L’enquête de 60 millions de consommateurs

Edit : billet complémentaire chez Dirtydenys.

Je vous l’avais signalé dans mon précédent billet, Christian Aubin, doyen de l’UFR de Sciences Economiques de Poitiers,  était l’invité de France Bleu Poitou pour une émission sur la hausse
des prix dans l’alimentaire. Pour préparer cette émission -notre doyen est consciencieux-  il s’est procuré le numéro de 60 millions de consommateurs. Voici le billet qu’il m’a fait
parvenir.

 

Et oui, c’est vrai, j’ai accepté de participer à une émission sur la fameuse enquête de l’Institut National de la Consommation, publiée dans le mensuel
« 60 millions de consommateurs », selon laquelle les prix des produits alimentaires ont explosé entre novembre 2007 et janvier 2008. J’ai un peu hésité de peur de n’avoir rien à dire
d’original car tous les médias s’en sont déjà largement fait l’écho. Et chacun d’y aller de son commentaire, parfois pour critiquer la méthode d’enquête, le plus souvent pour chercher les
coupables : la réglementation sur les marges arrières, la grande distribution, les producteurs, les pays émergents ou les méchants spéculateurs…
Bêtement, j’ai
commencé par acheter le magazine en question. Couverture sans appel : « 1055 produits passés au crible », « La liste noire des prix qui flambent », « des hausses
de 5% à 48% ».

J’ouvre le mensuel et le titre de l’éditorial confirme l’impression première : « Flambée des prix, gare aux spéculateurs ! ». Le contenu
est édifiant : « En janvier nous avons noté des augmentations de plus de 30% pour le lait et les fromages et de plus de 40% pour les yaourts, de plus de 30% pour les pâtes… Celles-ci
touchent toutes les familles de produits… » ; le reste de l’éditorial est sur le même ton et un intertitre précise « dans nos prévisions les plus sombres, nous n’imaginions pas
l’ampleur des hausses de prix que nous avons relevées entre la fin novembre 2007 et le début janvier 2008 ».

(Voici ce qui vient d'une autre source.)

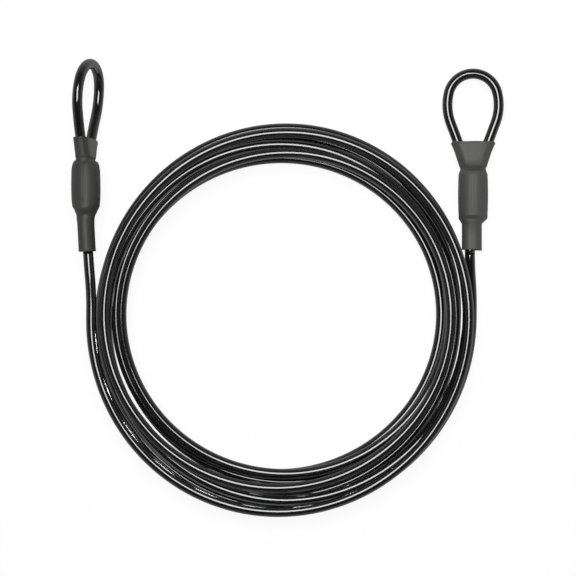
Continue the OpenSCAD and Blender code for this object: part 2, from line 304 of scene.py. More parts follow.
class SleeveSizes(bpy.types.PropertyGroup):
    """Sizes of the ferrules and of the heat-shrink sleeves over them"""

    ferrule_len: FloatProperty(
        name="Ferrule length",
        description="Length of the pressed ferrule",
        default=22 * MM,
        unit="LENGTH",
    )
    ferrule_wall: FloatProperty(
        name="Ferrule wall",
        description="Wall of the ferrule beside the cable",
        default=1.25 * MM,
        unit="LENGTH",
    )
    ferrule_t: FloatProperty(
        name="Ferrule thickness",
        description="Thickness of the pressed ferrule",
        default=11.8 * MM,
        unit="LENGTH",
    )
    sleeve_len: FloatProperty(
        name="Sleeve length",
        description="Length of a heat-shrink sleeve",
        default=55 * MM,
        unit="LENGTH",
    )
    sleeve_wall: FloatProperty(
        name="Sleeve wall",
        description="Wall over the ferrule",
        default=0.8 * MM,
        unit="LENGTH",
    )
    tail_wall: FloatProperty(
        name="Tail wall",
        description="Wall at the tail",
        default=0.6 * MM,
        unit="LENGTH",
    )
    flare_wall: FloatProperty(
        name="Flare wall",
        description="Wall where the sleeve is stretched over the eye's legs",
        default=0.4 * MM,
        unit="LENGTH",
    )
    left_reach: FloatProperty(
        name="Left reach",
        description="How far the left sleeve reaches past its ferrule",
        default=12 * MM,
        unit="LENGTH",
    )
    right_reach: FloatProperty(
        name="Right reach",
        description="How far the right sleeve reaches past its ferrule",
        default=15.5 * MM,
        unit="LENGTH",
    )
    tail_w: FloatProperty(
        name="Tail width",
        description="Width of a sleeve's tail",
        default=9.8 * MM,
        unit="LENGTH",
    )
    tail_t: FloatProperty(
        name="Tail thickness",
        description="Thickness of a sleeve's tail",
        default=8.1 * MM,
        unit="LENGTH",
    )
    film_lift: FloatProperty(
        name="Film lift",
        description="How far the stretched film stands off the legs above and below",
        default=0.7 * MM,
        unit="LENGTH",
    )
    fullness: FloatProperty(
        name="Fullness",
        description="How much fuller the stretched film is between the legs",
        default=1.35 * MM,
        unit="LENGTH",
    )
    lip: FloatProperty(
        name="Lip",
        description="How far the rolled lip of the flare stands proud",
        default=0.14 * MM,
        unit="LENGTH",
    )
    pleat: FloatProperty(
        name="Pleats",
        description="Depth of the small pleats on the shoulder",
        default=0.16 * MM,
        unit="LENGTH",
    )
    ridge: FloatProperty(
        name="Die ridges",
        description="Height of the ferrule's die ridges as they show through the sleeve",
        default=0.2 * MM,
        unit="LENGTH",
    )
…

Je tourne les pages, impatient d’en savoir plus. Enfin, page 43, j’entre dans le vifs du sujet : je vais découvrir ces relevés qui « révèlent des
hausses inimaginables, atteignant jusqu’à 48% ! ». Comme bien des gens, je commence par feuilleter le dossier et j’admire l’à propos des titres qui accompagnent des tableaux de
relevés des hausses avec illustration des champions de la hausse : « Yaourts nature : ils se sucrent », « laits UHT : la vache ! »,
« camemberts : beaucoup trop coulants », « beurre : la grimace de la crémière », « céréales petit-déjeuner : quel tonus ! »,
« pâtes : il en faut du blé… », etc. Les titres sont accrocheurs et collent aux chiffres des tableaux qui recensent des hausses de 5% à 48%, comme annoncé sur la
couverture.

Arrivé à ce stade de mon survol rapide des titres et des images destinées à capter l’attention du lecteur pressé, il m’apparaît que les tableaux que je viens
de voir sont loin de reproduire les données pour les 1055 produits annoncés. Je fais le compte : les tableaux ne donnent les évolutions de prix que pour 58 articles… C’est un peu court, et
j’ai quelques doutes sur l’interprétation à donner à ce qui n’est pas un échantillon représentatif mais bien, comme l’indique le titre de l’article, une « liste noire des prix qui
flambent ». Alors je me mets à lire…

Yaourts : « presque 80% des références de ce rayon yaourts nature ont augmenté »

Laits UHT : « plus de huit articles sur dix ont connu une inflation ».

Camemberts : « un peu plus de la moitié des références a subi une hausse ».

Beurres : « les trois quarts du rayon affichent une hausse ».

Céréales petit-déjeuner : « seules 25% des références ont augmenté ».

-Pâtes : les hausses « n’ont touché qu’environ 60% des références ».

Biscuits au chocolat : « environ 15% des produits de la gamme ont augmenté ».

Biscottes et pains de mie : « 25% et 13% des produits ont respectivement augmenté ».

Riz : « pas de mouvement inflationniste général sur le riz ».

Jambon blanc et blanc de dinde : « trois produits sur dix ont augmenté » pour le premier et « presque un
produit sur deux » pour le second.

Au total, il semble bien que les hausses soient assez générales sur les laits, yaourts et beurres. Encore faudrait-il savoir de combien en moyenne
puisque sur les yaourts, il est précisé que « la moitié des yaourts nature enregistrent des hausses de plus de 10% », ce qui laisse des hausses de moins de 10% pour l’autre moitié…
Pour les autres produits, les choses sont moins nettes.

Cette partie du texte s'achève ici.